24. Respondent No.4 appears to be the owner of a fleet of buses. He had a political connection. Such political connection encouraged him to file an application for grant of permit before the Chief Minister directly. The Chief Minister could not have entertained the same nor usurp the function of the Regional Transport Authority.
25. Similarly, the respondent No.2 committed a serious illegality in forwarding the same to the respondent No.3 with the purported recommendations of the Chief Minister.
26. We also fail to understand as to how an independent quasi judicial body, like the respondent No.3, could affirm an affidavit together with the State. Its duty before the High Court, in response to the rule issued by it, was to place the facts as borne out from the records. It was not supposed to take any stand one way or the other. It had no business to defend the State or the Chief Minister.

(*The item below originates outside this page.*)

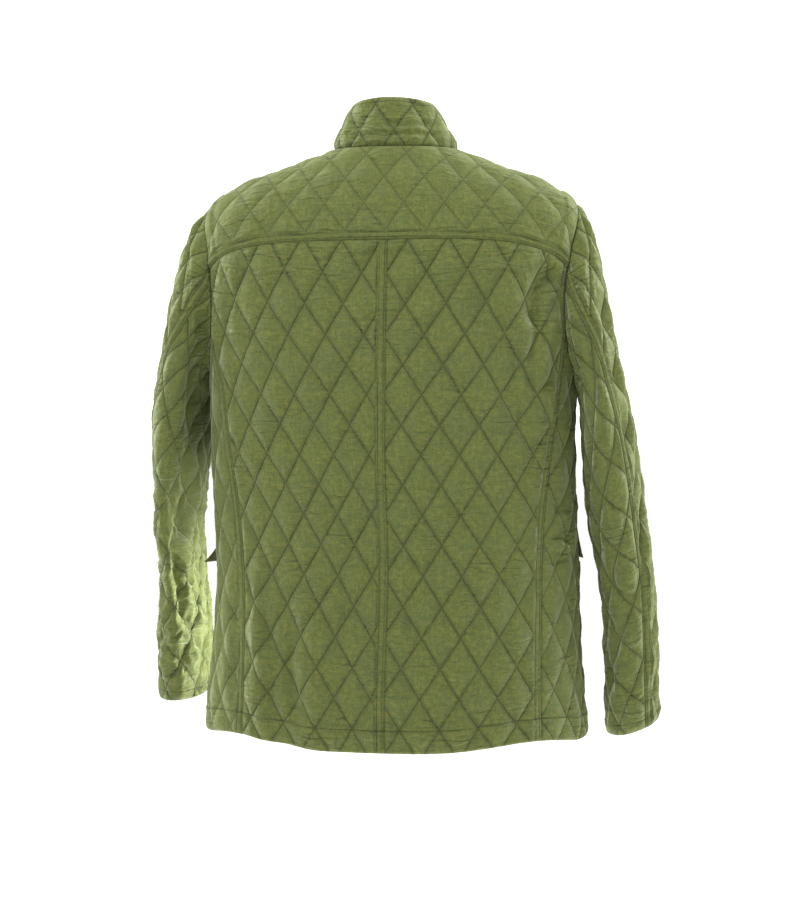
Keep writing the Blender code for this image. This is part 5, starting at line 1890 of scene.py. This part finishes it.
studio = {
    "floorDrop": 0.55,       # the floor lies this far under the hem
    "floorSide": 30.0,
    "floorColour": (0.93, 0.93, 0.93, 1),
    "floorGlow": 0.35,
    "floorRoughness": 0.9,
    "skyBehind": 1.5,        # the white sky glows behind the jacket and is dimmer before it
    "skyNear": 0.21,
    "skyTurn": (-0.75, 0.35),
    # name, place, aim, size in metres and power in watts
    "lamps": (
        ("keyAbove", (0.3, 1.16, 2.3), (0.0, 0.1, -0.30), 0.9, 57.0),
        ("rimLeft", (2.0, -0.8, 0.3), (0.2, 0.0, -0.35), 1.6, 36.0),
        ("rimRight", (-2.0, -0.8, 0.3), (-0.2, 0.0, -0.35), 1.6, 36.0),
        ("sleeveGlow", (-0.60, -0.40, -0.66), (0.26, 0.0, -0.60), 0.16, 0.76),
    ),
    "glowSpread": 24.0,      # of the last lamp, which reaches the left sleeve only
}


def makeFloor():
    mesh = bpy.data.meshes.new("floor")
    h = studio["floorSide"] / 2
    z = cadLow[2] - studio["floorDrop"]
    mesh.from_pydata([(-h, -h, z), (h, -h, z), (h, h, z), (-h, h, z)], [], [(0, 1, 2, 3)])
    floor = bpy.data.objects.new("floor", mesh)
    made, _, shader = newMaterial("paleFloor")
    shader.inputs["Base Color"].default_value = studio["floorColour"]
    shader.inputs["Emission Strength"].default_value = studio["floorGlow"]
    shader.inputs["Roughness"].default_value = studio["floorRoughness"]
    mesh.materials.append(made)
    bpy.context.scene.collection.objects.link(floor)


def makeSky():
    world = bpy.data.worlds.new("studioWhite")
    world.use_nodes = True
    tree = world.node_tree
    apart = put(tree, "ShaderNodeSeparateXYZ")
    tree.links.new(put(tree, "ShaderNodeTexCoord").outputs["Generated"], apart.inputs[0])
    low, high = studio["skyTurn"]
    glow = between(tree, apart.outputs[1], low, high, studio["skyBehind"], studio["skyNear"])
    seen = put(tree, "ShaderNodeLightPath").outputs["Is Camera Ray"]
    background = tree.nodes["Background"]
    background.inputs["Color"].default_value = (1.0, 1.0, 1.0, 1)
    tree.links.new(maths(tree, "MAXIMUM", glow, seen), background.inputs["Strength"])
    bpy.context.scene.world = world


def makeLamps():
    for name, place, aim, size, power in studio["lamps"]:
        data = bpy.data.lights.new(name, "AREA")
        data.shape = "DISK"
        data.size = size
        data.energy = power
        lamp = bpy.data.objects.new(name, data)
        lamp.location = place
        a = np.array(aim) - np.array(place)
        tilt = math.pi / 2 + math.atan2(a[2], math.hypot(a[0], a[1]))
        lamp.rotation_euler = (tilt, 0.0, math.atan2(a[1], a[0]) - math.pi / 2)
        bpy.context.scene.collection.objects.link(lamp)
        if name == "sleeveGlow":
            sleeve = bpy.data.collections.new("leftSleeve")
            for piece in bpy.data.objects:
                if "sleeve" in piece.name and "left" in piece.name:
                    sleeve.objects.link(piece)
            data.spread = math.radians(studio["glowSpread"])
            lamp.light_linking.receiver_collection = sleeve
            lamp.light_linking.blocker_collection = sleeve


makeCamera()
makeFloor()
makeSky()
makeLamps()
bpy.context.scene.view_settings.view_transform = "Standard"
print("jacket: camera and studio made")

27. For the reasons aforementioned, the appeal is allowed with costs. The impugned judgment is set aside. As a limited notice was issued, we need not pass any consequential order which is within the realm of the Regional Transport Authority.
28. We impose a cost of Rupees one lakh upon the State which may be paid to the National Legal Services Authority. The said amount may be deposited within a period of four weeks failing which it will be open to the National Legal Services Authority to realize the same with interest @ 12 % per annum.